Measuring Success: Edge AI ROI
The returns on Edge AI investment manifest across multiple dimensions:
Operational Cost Reduction: 65-90% reduction in cloud processing and bandwidth costs for data-intensive applications.
Latency Improvement: 10-100x reductions in response time for critical applications.
Reliability Enhancement: Continued operation during connectivity disruptions, with one manufacturing client reporting 99.98% uptime (compared to 97.2% previously).
Privacy Assurance: Elimination of numerous data breach risk vectors by keeping sensitive data local.
New Capabilities: Entirely new product functionalities impossible with cloud-dependent approaches—like the offline language translation system I helped develop that works without connectivity.
Conclusion: The Intelligent Edge is Here
After two decades in this field, I’m convinced that Edge AI represents a fundamental shift in how we architect intelligent systems—not a temporary trend or incremental improvement. The migration of AI from centralized data centers to the billions of devices surrounding us is creating a more responsive, private, reliable, and efficient intelligence layer permeating our world.

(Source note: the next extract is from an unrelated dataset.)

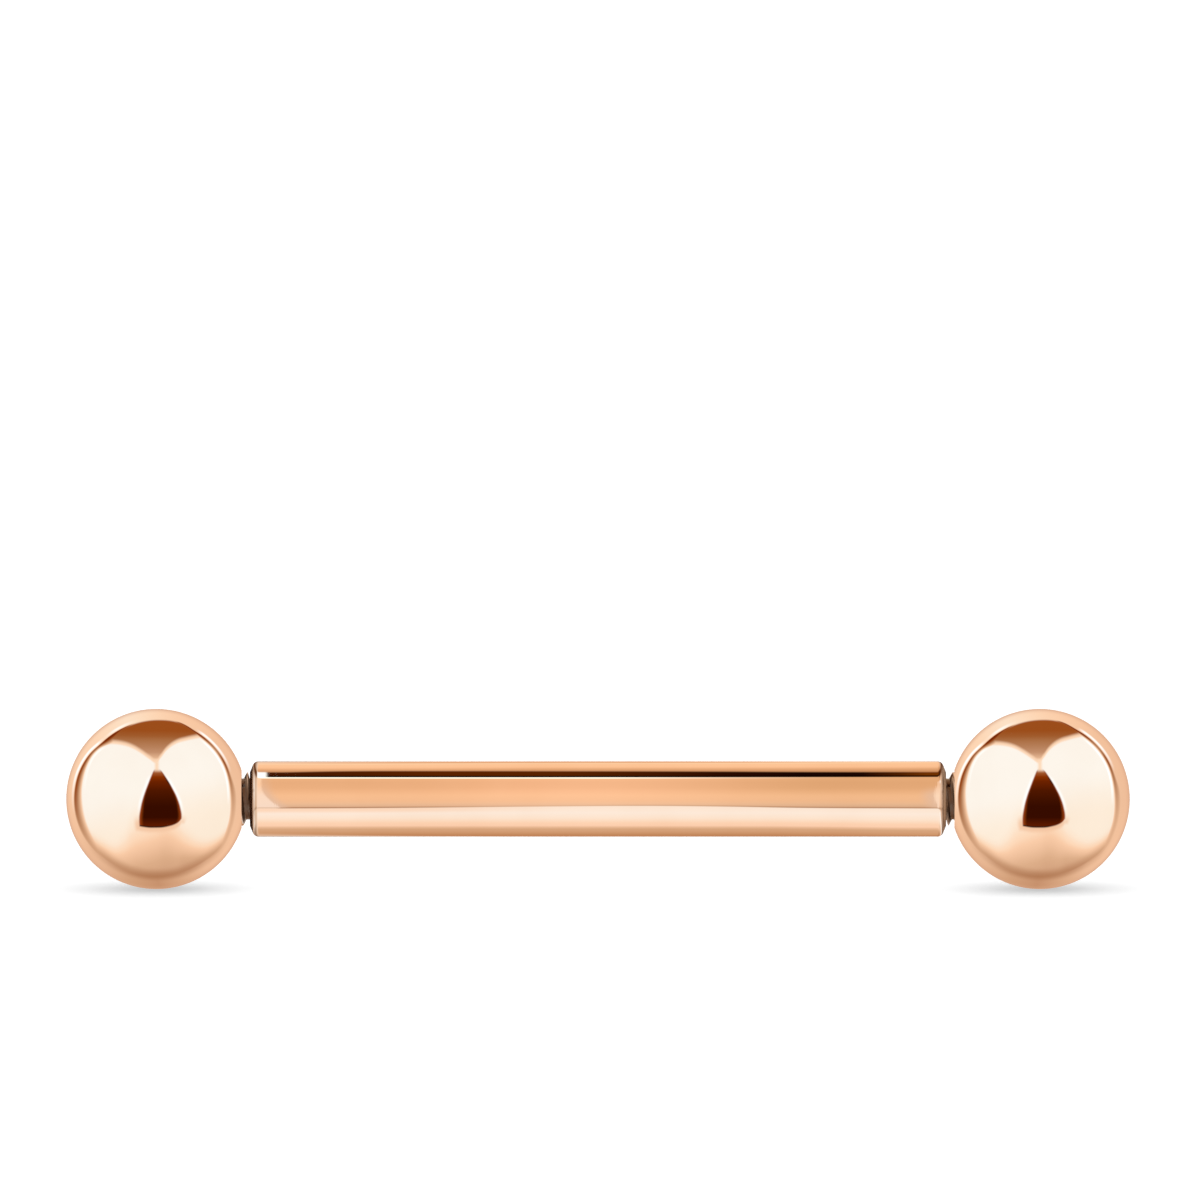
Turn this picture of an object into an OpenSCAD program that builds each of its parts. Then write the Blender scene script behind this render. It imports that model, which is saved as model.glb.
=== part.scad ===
// Straight barbell: a plain bar with a threaded stub at each end and a ball screwed onto each stub.
// Millimetres. The bar lies along X. The origin is on the floor, under the middle of the bar.

/* [Bar] */
// Diameter of the bar
bar_d = 1.63; // [1.5:0.01:2]
// Length of the bar between its two shoulders
bar_length = 15.05; // [8:0.05:38]
// Radius where a shoulder's bevel meets the bar
shoulder_r = 0.13; // [0.05:0.01:0.14]
// Angle between a shoulder's bevel and a flat end
bevel_angle = 22; // [0:1:30]

/* [Balls] */
// Diameter of each ball
ball_d = 3.9; // [3.5:0.1:8]
// Gap between a shoulder and its ball
ball_gap = 0.075; // [0.05:0.005:0.3]
// Width of the bevel around the mouth of a ball's hole
mouth_bevel = 0.03; // [0.02:0.01:0.1]
// Empty depth left in a hole past the end of the stub
hole_spare = 0.3; // [0.1:0.05:0.4]

/* [Thread] */
// Outer diameter of the thread
thread_d = 1.16; // [1.1:0.01:1.2]
// Distance from one crest of the thread to the next
thread_pitch = 0.25; // [0.2:0.01:0.3]
// Number of crests on each stub
thread_crests = 8; // [4:1:8]
// Clearance between the thread and the wall of a ball's hole
thread_clearance = 0.02; // [0.01:0.01:0.05]

/* [Finish] */
// Colour of the coated metal
metal_colour = [0.87, 0.62, 0.47]; // [0:0.01:1]

/* [Hidden] */
$fn = 96;

bar_r = bar_d / 2;
ball_r = ball_d / 2;

// A metric thread's proportions, as shares of its pitch
crest_flat = thread_pitch / 8;
root_flat = thread_pitch / 4;
flank_run = (thread_pitch - crest_flat - root_flat) / 2;
crest_r = thread_d / 2;
root_r = crest_r - flank_run / tan(30);
tip_r = root_r - crest_flat;
stub_length = thread_crests * thread_pitch - flank_run + crest_r - tip_r;

hole_r = crest_r + thread_clearance;
hole_depth = stub_length - ball_gap + hole_spare;
drill_point = hole_r / tan(59);

shoulder_x = bar_length / 2;
ball_x = shoulder_x + ball_gap + ball_r;
axis_z = ball_r;

// Centre of the arc that joins the bar's side to a shoulder's bevel, as [radius, distance along the bar]
arc_centre_r = bar_r - shoulder_r;
arc_centre = [
    arc_centre_r,
    shoulder_x - (shoulder_r + (arc_centre_r - crest_r) * sin(bevel_angle)) / cos(bevel_angle)
];
arc_end = arc_centre + shoulder_r * [sin(bevel_angle), cos(bevel_angle)];

// Lays a form that was turned about Z along the bar, with +Z towards the left and its seam on top
module along_bar(x = 0) {
    translate([x, 0, axis_z])
        rotate([0, -90, 0])
            children();
}

// Outline of one thread groove and the crest after it, from the distance z along the bar
function thread_turn(z) = [
    [root_r, z],
    [root_r, z + root_flat],
    [crest_r, z + root_flat + flank_run],
    [crest_r, z + root_flat + flank_run + crest_flat]
];

// Half of the bar's outline: the bar, one shoulder's bevel, the thread and the tip's 45 degree bevel
module bar_half_outline() {
    stub_end = shoulder_x + stub_length;
    polygon(concat(
        [[0, 0], [bar_r, 0], [bar_r, arc_centre[1]], arc_end, [crest_r, shoulder_x]],
        [for (i = [0 : thread_crests - 1]) each thread_turn(shoulder_x + i * thread_pitch)],
        [[tip_r, stub_end], [0, stub_end]]
    ));
    translate(arc_centre)
        circle(r = shoulder_r);
}

module bar() {
    color(metal_colour)
        along_bar()
            rotate_extrude()
                for (end = [0, 1])
                    mirror([0, end])
                        bar_half_outline();
}

// Outline of the hole that is drilled into a ball. Its bevel runs on at 45 degrees past the ball's surface.
module hole_outline() {
    past = 1;
    mouth_r = hole_r + mouth_bevel;
    mouth_z = sqrt(ball_r * ball_r - mouth_r * mouth_r);
    floor_z = ball_r - hole_depth;
    polygon([
        [-past, floor_z - drill_point],
        [0, floor_z - drill_point],
        [hole_r, floor_z],
        [hole_r, mouth_z - mouth_bevel],
        [mouth_r + past, mouth_z + past],
        [-past, mouth_z + past]
    ]);
}

// A ball about the origin, with its hole opening towards +Z
module drilled_ball() {
    color(metal_colour)
        rotate_extrude()
            difference() {
                intersection() {
                    circle(r = ball_r);
                    translate([0, -ball_r])
                        square([ball_r, ball_d]);
                }
                hole_outline();
            }
}

module ball_left() {
    along_bar(-ball_x)
        mirror([0, 0, 1])
            drilled_ball();
}

module ball_right() {
    along_bar(ball_x)
        drilled_ball();
}

bar();
ball_left();
ball_right();
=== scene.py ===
import math

import bmesh
import bpy
import numpy as np
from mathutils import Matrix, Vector


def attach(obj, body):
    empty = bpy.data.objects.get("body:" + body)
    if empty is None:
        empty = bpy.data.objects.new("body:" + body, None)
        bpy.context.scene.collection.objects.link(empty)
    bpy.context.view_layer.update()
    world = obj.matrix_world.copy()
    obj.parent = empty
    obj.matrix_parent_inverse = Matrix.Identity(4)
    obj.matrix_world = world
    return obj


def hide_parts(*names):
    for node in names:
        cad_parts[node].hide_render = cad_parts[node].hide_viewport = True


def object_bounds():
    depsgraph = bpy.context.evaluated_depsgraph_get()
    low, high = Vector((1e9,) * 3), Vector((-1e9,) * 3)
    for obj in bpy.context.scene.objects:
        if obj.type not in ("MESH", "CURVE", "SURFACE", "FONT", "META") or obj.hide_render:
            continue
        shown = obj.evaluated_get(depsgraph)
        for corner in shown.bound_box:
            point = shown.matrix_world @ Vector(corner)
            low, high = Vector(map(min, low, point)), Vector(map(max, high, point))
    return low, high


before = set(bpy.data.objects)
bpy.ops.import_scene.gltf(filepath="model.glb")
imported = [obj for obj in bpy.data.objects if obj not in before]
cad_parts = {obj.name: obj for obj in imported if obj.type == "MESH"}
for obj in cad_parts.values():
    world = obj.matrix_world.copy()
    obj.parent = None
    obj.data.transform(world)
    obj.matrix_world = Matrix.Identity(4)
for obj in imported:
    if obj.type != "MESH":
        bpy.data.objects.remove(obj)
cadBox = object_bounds()
scene = bpy.context.scene
mm = 0.001
print("frame loaded:", sorted(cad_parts))

# Sizes of the real thing, in millimetres
bar = {
    "diameter": 1.63,
    "length": 15.05,           # between the two shoulders
    "shoulderRadius": 0.13,
    "bevelAngle": 22.0,        # of a shoulder's bevel, from square to the bar
    "segments": 128,
    "arcSteps": 10,
    "polishedShare": 0.5,      # of a shoulder's arc, from the smooth part on
    "shoulderEase": 0.01,      # the short stretch between the smooth part and an arc
    "stretches": 24,           # rings along the smooth part
}
ball = {
    "diameter": 3.9,
    "gap": 0.075,              # between a shoulder and its ball
    "mouthRadius": 0.63,       # of the countersink where it meets the ball
    "drilledPast": 0.3,        # empty depth past the end of the stub
    "drillAngle": 59.0,        # half of the drill's point
    "segments": 160,
    "rings": 112,
}
thread = {
    "diameter": 1.16,
    "pitch": 0.25,
    "crests": 8,
    "crestShare": 0.125,       # flat crests and roots, as shares of the pitch
    "rootShare": 0.25,
    "flankAngle": 30.0,        # from square to the bar
    "roundness": 0.4,          # of the crests and roots, from sharp to round
    "clearance": 0.022,        # all round, between a stub and its ball
    "runOut": 0.05,            # over which the thread rises from the shoulder
    "ballRunOut": 0.15,        # over which it ends in the ball
    "ringsPerPitch": 24,
}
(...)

Organizations that thoughtfully implement Edge AI are already seeing competitive advantages in product capabilities, user experience, and operational efficiency. As edge hardware continues its rapid evolution and development tools mature further, these advantages will only grow more pronounced.
The most successful implementations will be those that view Edge AI not merely as a technical optimization but as a fundamental rethinking of where and how intelligence should be distributed across systems. The question is no longer whether AI belongs at the edge, but how quickly and effectively organizations can implement it there.